* Begin GIVEN MATERIAL *

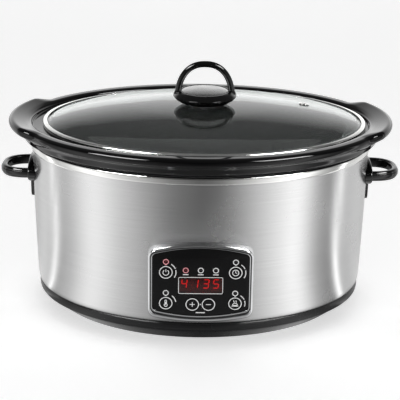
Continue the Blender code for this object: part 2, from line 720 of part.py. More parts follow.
def make_knob(parts, cutters, material):
    """Saucer-shaped knob with a loop over it, moulded in one."""
    seat = 226.9
    knob = turned("knob", [
        (0.0, seat), (24.7, seat), (24.9, seat + 1.5), (26.4, seat + 1.4), (29.8, seat - 0.9),
        (32.4, 224.2), (32.8, 223.1), (30.6, 220.2), (26.2, 217.3), (20.6, 215.4),
        (2.4, 215.4), (2.4, 222.0), (0.0, 222.0)], material, parts, (LID_SHIFT, 0.0, 0.0), 32)
    data = bpy.data.curves.new("knob_loop_path", "CURVE")
    data.dimensions = "3D"
    data.bevel_depth = 3.3 * MM
    data.bevel_resolution = 2
    data.use_fill_caps = True
    spline = data.splines.new("POLY")
    steps = 16
    foot_z, half_span = 222.0, 28.0
    rise = KNOB_TOP - 3.3 - foot_z
    spline.points.add(steps)
    for step, point in enumerate(spline.points):
        turn = math.pi * step / steps
        x = half_span * math.copysign(abs(math.cos(turn)) ** 0.86, math.cos(turn))
        z = foot_z + rise * math.sin(turn) ** 0.95
        point.co = (x * MM, 0.0, z * MM, 1.0)
    path = bpy.data.objects.new("knob_loop_path", data)
    path.location = (LID_SHIFT * MM, 0.0, 0.0)
    cutters.objects.link(path)
    bpy.context.view_layer.update()
    loop = as_cutter(curve_to_mesh(path, cutters))
    add_boolean(knob, "UNION", loop)


def make_knob_fixings(parts, steel, silicone, zinc):
    """The trim disc on top, and the gasket, washer and screw that hold the knob."""
    centre = (LID_SHIFT, 0.0, 0.0)
    turned("knob_trim_disc", [(0.0, 229.9), (10.0, 229.6), (18.0, 229.0), (23.6, 228.2),
                              (24.2, 227.7), (24.2, 227.2), (0.0, 227.2)], steel, parts, centre, 28)
    turned("knob_gasket", [(4.0, 215.1), (19.0, 215.1), (19.6, 214.7), (19.0, 214.3), (4.0, 214.3)],
           silicone, parts, centre, 24)
    under = GLASS_TOP - GLASS_THICKNESS
    turned("knob_washer", [(2.5, under - 0.4), (9.0, under - 0.4), (9.0, under - 1.5), (2.5, under - 1.5)],
           zinc, parts, centre, 20)
    screw = turned("knob_screw", screw_profile(4.6, 2.8, 2.0, 12.6), zinc, parts,
                   (LID_SHIFT, 0.0, under - 1.8), 16)
    screw.rotation_euler = (math.pi, 0.0, 0.0)


# ------------------------------------------------------------ the control panel

def make_panel_bezel(parts, material, trim):
    """Chrome frame whose back follows the wall, with a groove inside its round edge."""
    def ring(depth, share, corner):
        """A frame outline part of the way out from the fascia's opening."""
        return panel_ring(PANEL_FRONT + depth, GAP + BEZEL_SIDE * share, GAP + BEZEL_TOP * share,
                          GAP + BEZEL_BOTTOM * share, corner)
    rings = [
        ring(22.0, 0.0, 4.5), ring(0.9, 0.0, 4.5), ring(0.2, 0.08, 4.8), ring(0.2, 0.22, 5.2),
        ring(1.1, 0.27, 5.4), ring(1.1, 0.34, 5.6), ring(0.2, 0.4, 6.0), ring(0.0, 0.52, 6.6),
        ring(0.9, 0.82, 8.0), ring(3.0, 1.0, 9.0), ring(22.0, 1.0, 9.0),
    ]
    bezel = add_mesh("panel_bezel", loft(rings, closed=True), material, parts)
    add_boolean(bezel, "DIFFERENCE", trim)


def make_panel_carrier(parts, material):
    """Moulded tray that holds the control board behind the fascia."""
    front = FASCIA_BACK + GAP
    rings = [panel_ring(-129.5, -1.6), panel_ring(front, -1.6), panel_ring(front, -0.4),
             panel_ring(-127.8, -0.4)]
    add_mesh("panel_carrier", loft(rings), material, parts)


def make_panel_fascia(parts, cutters, material):
    """Gloss black front with holes for the buttons, the LEDs and the display."""
    plate = add_mesh("panel_fascia", loft([panel_ring(FASCIA_BACK), panel_ring(FASCIA_FRONT)]),
                     material, parts)
    holes = bmesh.new()
    for x, rise in BUTTONS.values():
        rod(holes, (x, -150.0, PANEL_Z + rise), (x, -135.0, PANEL_Z + rise), BUTTON_RADIUS + GAP, 20)
    for x, rise in LEDS.values():
        rod(holes, (x, -150.0, PANEL_Z + rise), (x, -135.0, PANEL_Z + rise), LED_RADIUS + GAP, 8)
    add_boolean(plate, "DIFFERENCE", as_cutter(add_mesh("fascia_hole_cutter", holes, None, cutters)))
    wide, tall = DISPLAY_SIZE
    middle = PANEL_Z + DISPLAY_RISE
    window = block("display_hole_cutter", (-wide / 2.0 - GAP, -150.0, middle - tall / 2.0 - GAP),
                   (wide / 2.0 + GAP, -135.0, middle + tall / 2.0 + GAP), None, cutters)
    add_boolean(plate, "DIFFERENCE", as_cutter(window))


def make_display(parts, window_material, module_material):
    """The tinted window and the four-digit module behind it."""
    wide, tall = DISPLAY_SIZE
    middle = PANEL_Z + DISPLAY_RISE
    block("display_window", (-wide / 2.0, FASCIA_FRONT + 0.1, middle - tall / 2.0),
          (wide / 2.0, FASCIA_BACK, middle + tall / 2.0), window_material, parts)
    block("display_module", (-wide / 2.0 + 1.0, FASCIA_BACK + 0.5, middle - tall / 2.0 + 1.0),
          (wide / 2.0 - 1.0, BOARD_FRONT - GAP, middle + tall / 2.0 - 1.0), module_material, parts)


def make_buttons(parts, material):
    """Push buttons whose origins lie on their lines of travel."""
    stem_end = BOARD_FRONT - GAP - BUTTON_TRAVEL
    front = FASCIA_FRONT - 0.3
    cap = FASCIA_BACK + 0.4 - front
    length = stem_end - front
    for name, (x, rise) in BUTTONS.items():
        turned(name, [(0.0, 0.0), (BUTTON_RADIUS - 0.4, 0.0), (BUTTON_RADIUS, -0.3),
                      (BUTTON_RADIUS, -cap), (2.2, -cap), (2.2, -length), (0.0, -length)],
               material, parts, (x, front, PANEL_Z + rise), 20, axis="-Y")


def make_leds(parts, lit, unlit):
    """Round-nosed LEDs that stand on the board and reach the fascia."""
    front = FASCIA_FRONT + 0.2
    length = BOARD_FRONT - GAP - front
    for name, (x, rise) in LEDS.items():
        turned(name, [(0.0, 0.0), (0.8, -0.2), (LED_RADIUS, -1.0), (LED_RADIUS, -length), (0.0, -length)],
               lit if name in ("led_power", "led_high") else unlit, parts,
               (x, front, PANEL_Z + rise), 8, axis="-Y")


def make_boards(parts, board, black):
    """The control board in the panel, and the power board and relay in the base."""
    block("control_board", (-42.0, BOARD_FRONT, PANEL_Z - 25.0), (42.0, BOARD_BACK, PANEL_Z + 25.0),
          board, parts)
    x, y = POWER_BOARD_AT
    wide, deep = POWER_BOARD_SIZE
    top = POWER_BOARD_Z + 1.6
    block("power_board", (x - wide / 2.0, y - deep / 2.0, POWER_BOARD_Z),
          (x + wide / 2.0, y + deep / 2.0, top), board, parts)
    relay = block("relay", (x + 4.0, y - 10.0, top + GAP), (x + 23.0, y + 6.0, top + 15.5), black, parts)
    add_bevel(relay, 0.8, 2)


def make_ribbon_cable(parts, cutters, material):
    """A flat cable from behind the control panel down and back to the power board."""
    thick, wide = 0.9, 18.0
    route = [(-126.6, 60.0), (-126.6, 36.0), (-124.5, 27.0), (-117.0, 21.5), (-104.0, 19.6),
             (-60.0, 19.0), (-36.0, 18.4), (-28.0, 16.8)]
    route = [Vector(point) for point in route]
    sides = ([], [])
    for index, point in enumerate(route):
        ahead = route[min(index + 1, len(route) - 1)] - route[max(index - 1, 0)]
        across = Vector((-ahead.y, ahead.x)).normalized() * thick / 2.0
        sides[0].append(tuple(point + across))
        sides[1].append(tuple(point - across))
    strip = flat_outline("ribbon_outline", [sides[0] + sides[1][::-1]], wide, cutters)
    strip.matrix_world = Matrix.Translation((POWER_BOARD_AT[0] * 0.6 * MM, 0.0, 0.0)) @ Matrix((
        (0, 0, 1, 0), (1, 0, 0, 0), (0, 1, 0, 0), (0, 0, 0, 1)))
    bpy.context.view_layer.update()
    cable = curve_to_mesh(strip, parts)
    cable.name = "ribbon_cable"
    cable.data.materials.clear()
    cable.data.materials.append(material)


def make_cord_gland(parts, material):
    """The bush in the back wall that the mains cord would pass through."""
    turned("cord_gland", [(3.6, 4.6), (6.6, 4.6), (8.0, 3.6), (11.0, 1.6), (11.0, 0.0), (8.0, 0.0),
                          (8.0, -5.0), (3.6, -5.0)], material, parts,
           (0.0, 134.9, INLET_Z), 20, axis="Y")


# --------------------------------------------------------------------- build

def main():
    """Builds every piece."""
    clear_scene()
    parts = new_collection("slow_cooker")
    cutters = new_collection("slow_cooker_cutters")
    brushed = new_material("brushed_steel", (0.62, 0.62, 0.61), 0.32, 1.0)
    polished = new_material("polished_steel", (0.75, 0.75, 0.75), 0.12, 1.0)
    chrome = new_material("chrome_plating", (0.80, 0.80, 0.81), 0.08, 1.0)
    aluminised = new_material("aluminised_steel", (0.45, 0.46, 0.47), 0.45, 1.0)
    zinc = new_material("zinc_plated_steel", (0.55, 0.56, 0.57), 0.35, 1.0)
    glaze = new_material("black_glazed_stoneware", (0.012, 0.012, 0.012), 0.10)
    phenolic = new_material("black_phenolic", (0.012, 0.012, 0.012), 0.18)
    base_plastic = new_material("black_base_plastic", (0.02, 0.02, 0.021), 0.3)
    fascia = new_material("black_fascia", (0.01, 0.01, 0.01), 0.2)
    tinted = new_material("tinted_window", (0.10, 0.01, 0.01), 0.15, 0.0, 0.6)
    glass = new_material("tempered_glass", (0.85, 0.88, 0.87), 0.03, 0.0, 0.3)
    rubber = new_material("rubber", (0.02, 0.02, 0.02), 0.8)
    silicone = new_material("silicone", (0.3, 0.3, 0.3), 0.6)
    board = new_material("circuit_board", (0.02, 0.12, 0.05), 0.5)
    lit = new_material("red_led", (0.7, 0.03, 0.02), 0.3)
    unlit = new_material("clear_led", (0.25, 0.25, 0.25), 0.3)
    ceramic = new_material("white_ceramic", (0.8, 0.78, 0.72), 0.5)
    mica = new_material("mica_heater", (0.35, 0.28, 0.18), 0.6)
    pan_paint = new_material("pan_paint", (0.03, 0.03, 0.03), 0.5)
    grey_cable = new_material("grey_cable", (0.35, 0.35, 0.36), 0.6)

    trim = shell_solid("wall_trim_cutter", GAP, cutters)
    make_outer_shell(parts, cutters, brushed)
    make_top_rim_ring(parts, polished)
    make_base_ring(parts, base_plastic)
    make_bottom_plate(parts, cutters, zinc)
    make_feet(parts, rubber, zinc)
    make_heating_pan(parts, pan_paint)
    make_heating_band(parts, mica)
    make_heat_shield(parts, aluminised)
    make_pan_bracket(parts, cutters, zinc)
    make_centre_bolt(parts, zinc)
    make_sensors(parts, aluminised, ceramic)
    for side in (-1.0, 1.0):
        make_side_handle(side, parts, cutters, phenolic, trim)
        make_handle_fixings(side, parts, cutters, zinc, zinc)
    make_crock(parts, glaze)
    make_lid_glass(parts, cutters, glass)
    make_lid_rim_band(parts, polished)
    make_vent_eyelet(parts, polished)
    make_knob(parts, cutters, phenolic)
    make_knob_fixings(parts, polished, silicone, zinc)
    make_panel_bezel(parts, chrome, trim)
    make_panel_carrier(parts, base_plastic)
    make_panel_fascia(parts, cutters, fascia)
    make_display(parts, tinted, base_plastic)
    make_buttons(parts, fascia)
    make_leds(parts, lit, unlit)
    make_boards(parts, board, base_plastic)
    make_ribbon_cable(parts, cutters, grey_cable)
    make_cord_gland(parts, base_plastic)


main()
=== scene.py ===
import math

import bmesh
import bpy
from bpy.props import FloatProperty, FloatVectorProperty, PointerProperty, StringProperty
from mathutils import Matrix, Vector


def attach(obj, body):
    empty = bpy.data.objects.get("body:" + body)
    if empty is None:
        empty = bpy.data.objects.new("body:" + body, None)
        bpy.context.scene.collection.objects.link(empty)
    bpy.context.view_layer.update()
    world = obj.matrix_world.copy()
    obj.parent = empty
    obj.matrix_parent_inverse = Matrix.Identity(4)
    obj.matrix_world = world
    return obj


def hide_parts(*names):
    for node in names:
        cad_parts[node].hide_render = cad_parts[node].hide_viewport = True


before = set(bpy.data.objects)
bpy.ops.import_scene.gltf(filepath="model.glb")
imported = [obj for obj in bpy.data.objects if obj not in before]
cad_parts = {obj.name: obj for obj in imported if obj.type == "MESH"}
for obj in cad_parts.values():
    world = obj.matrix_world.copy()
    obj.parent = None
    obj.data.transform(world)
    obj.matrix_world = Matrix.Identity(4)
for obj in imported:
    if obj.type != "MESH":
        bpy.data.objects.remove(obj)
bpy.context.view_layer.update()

bl_info = {
    "name": "Slow Cooker Finish",
    "version": (1, 0, 0),
    "blender": (4, 5, 0),
    "location": "3D View > Sidebar > Slow Cooker",
    "description": "Builds the fine shapes and surfaces of an oval electric slow cooker over its frame",
    "category": "Object",
}

MM = 0.001
MERGE = 0.0005 * MM          # vertices closer than this are one
GAP = 0.3                    # clearance between touching pieces
OVAL_SIDES = 224             # sides of the large ovals

# All sizes are in millimetres above the table or from the middle, as in the frame.
SHELL_TOP_OVAL = (176.4, 135.4)
BAND_OVAL = (172.2, 135.7)
SKIRT_OVAL = (152.2, 119.2)
PLATE_OVAL = (147.2, 114.2)
CROCK_RIM_OVAL = (190.1, 149.0)
LID_OVAL = (168.4, 128.5)
RIM_TOP = 177.4
PAN_TOP = 179.0
LEDGE_Z = 192.9
CROCK_TOP = 199.0
EAR_REACH = 10.0             # how far the crock's lifting ears stand out
EAR_LIFT = 3.4               # and how far they rise above the rest of the rim
LID_SHIFT = 3.8              # the lid lies a little to the right in its loose seat

WALL_RINGS = [
    (171.6, 132.6, 25.3), (172.7, 133.3, 28.0), (173.4, 133.7, 33.0), (174.0, 134.0, 50.0),
    (175.6, 134.9, 107.5), (*SHELL_TOP_OVAL, 168.0),
]
SHELL_TOP = 175.6

GLASS_RINGS = [
    (167.4, 127.5, 196.6), (163.0, 123.3, 197.0), (157.0, 118.0, 199.4), (138.0, 103.5, 204.2),
    (108.0, 80.0, 208.8), (72.0, 53.0, 212.1), (34.0, 26.0, 213.6), (5.0, 5.0, 213.9),
]
VENT_AT = (106.0, 22.0)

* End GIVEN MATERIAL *

Nothing but the lines from the one with "make_lid_glass(parts, cutters, glass)" to the one with "bpy.context.scene.collection.objects.link(empty)" should be echoed, both of them included, exactly as written.

    make_lid_glass(parts, cutters, glass)
    make_lid_rim_band(parts, polished)
    make_vent_eyelet(parts, polished)
    make_knob(parts, cutters, phenolic)
    make_knob_fixings(parts, polished, silicone, zinc)
    make_panel_bezel(parts, chrome, trim)
    make_panel_carrier(parts, base_plastic)
    make_panel_fascia(parts, cutters, fascia)
    make_display(parts, tinted, base_plastic)
    make_buttons(parts, fascia)
    make_leds(parts, lit, unlit)
    make_boards(parts, board, base_plastic)
    make_ribbon_cable(parts, cutters, grey_cable)
    make_cord_gland(parts, base_plastic)


main()
=== scene.py ===
import math

import bmesh
import bpy
from bpy.props import FloatProperty, FloatVectorProperty, PointerProperty, StringProperty
from mathutils import Matrix, Vector


def attach(obj, body):
    empty = bpy.data.objects.get("body:" + body)
    if empty is None:
        empty = bpy.data.objects.new("body:" + body, None)
        bpy.context.scene.collection.objects.link(empty)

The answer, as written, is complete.